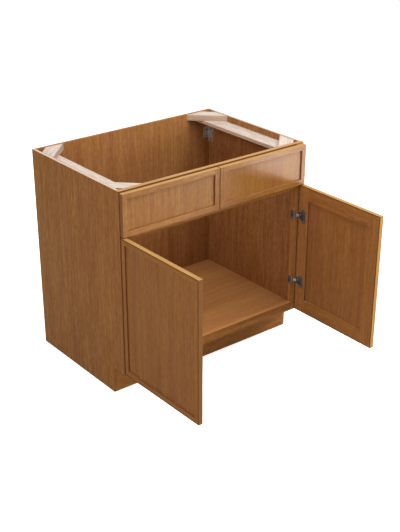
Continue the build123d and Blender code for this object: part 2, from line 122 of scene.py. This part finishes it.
..........
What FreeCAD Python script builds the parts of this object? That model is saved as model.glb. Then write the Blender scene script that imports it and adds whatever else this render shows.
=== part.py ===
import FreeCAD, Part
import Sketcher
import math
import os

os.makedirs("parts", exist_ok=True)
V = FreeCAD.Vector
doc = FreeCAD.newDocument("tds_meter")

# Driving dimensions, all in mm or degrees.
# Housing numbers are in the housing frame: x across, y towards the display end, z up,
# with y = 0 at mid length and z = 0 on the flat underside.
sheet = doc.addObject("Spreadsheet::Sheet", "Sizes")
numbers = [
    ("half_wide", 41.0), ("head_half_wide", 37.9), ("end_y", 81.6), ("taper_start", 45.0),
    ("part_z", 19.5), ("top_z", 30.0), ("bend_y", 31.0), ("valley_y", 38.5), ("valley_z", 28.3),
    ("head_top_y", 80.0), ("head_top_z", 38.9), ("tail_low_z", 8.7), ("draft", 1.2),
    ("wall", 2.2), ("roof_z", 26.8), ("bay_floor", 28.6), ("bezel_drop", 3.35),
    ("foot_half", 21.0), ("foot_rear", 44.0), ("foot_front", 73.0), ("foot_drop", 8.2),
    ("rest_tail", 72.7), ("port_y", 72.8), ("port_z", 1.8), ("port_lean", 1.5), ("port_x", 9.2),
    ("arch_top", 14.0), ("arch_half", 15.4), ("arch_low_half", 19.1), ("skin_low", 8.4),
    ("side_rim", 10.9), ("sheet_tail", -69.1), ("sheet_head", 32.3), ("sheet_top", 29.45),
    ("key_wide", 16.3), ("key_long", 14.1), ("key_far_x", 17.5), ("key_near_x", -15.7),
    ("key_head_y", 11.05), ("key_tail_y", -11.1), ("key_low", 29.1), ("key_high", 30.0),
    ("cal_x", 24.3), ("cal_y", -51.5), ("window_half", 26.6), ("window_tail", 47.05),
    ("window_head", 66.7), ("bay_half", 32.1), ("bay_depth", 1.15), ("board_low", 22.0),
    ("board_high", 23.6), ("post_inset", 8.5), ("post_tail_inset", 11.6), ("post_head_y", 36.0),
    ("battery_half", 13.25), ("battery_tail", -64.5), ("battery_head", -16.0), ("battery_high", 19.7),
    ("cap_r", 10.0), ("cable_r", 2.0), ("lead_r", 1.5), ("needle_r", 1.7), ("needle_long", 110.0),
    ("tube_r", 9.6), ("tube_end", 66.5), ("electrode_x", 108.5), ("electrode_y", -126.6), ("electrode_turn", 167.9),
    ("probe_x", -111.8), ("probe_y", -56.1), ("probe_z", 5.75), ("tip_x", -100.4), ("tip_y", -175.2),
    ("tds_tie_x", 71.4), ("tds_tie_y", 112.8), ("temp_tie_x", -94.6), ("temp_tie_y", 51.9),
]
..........
[THE TASK] Copy out every line of the listing that includes the string "FreeCAD".

[WORKED SOLUTION]
What FreeCAD Python script builds the parts of this object? That model is saved as model.glb. Then write the Blender scene script that imports it and adds whatever else this render shows.
import FreeCAD, Part
V = FreeCAD.Vector
doc = FreeCAD.newDocument("tds_meter")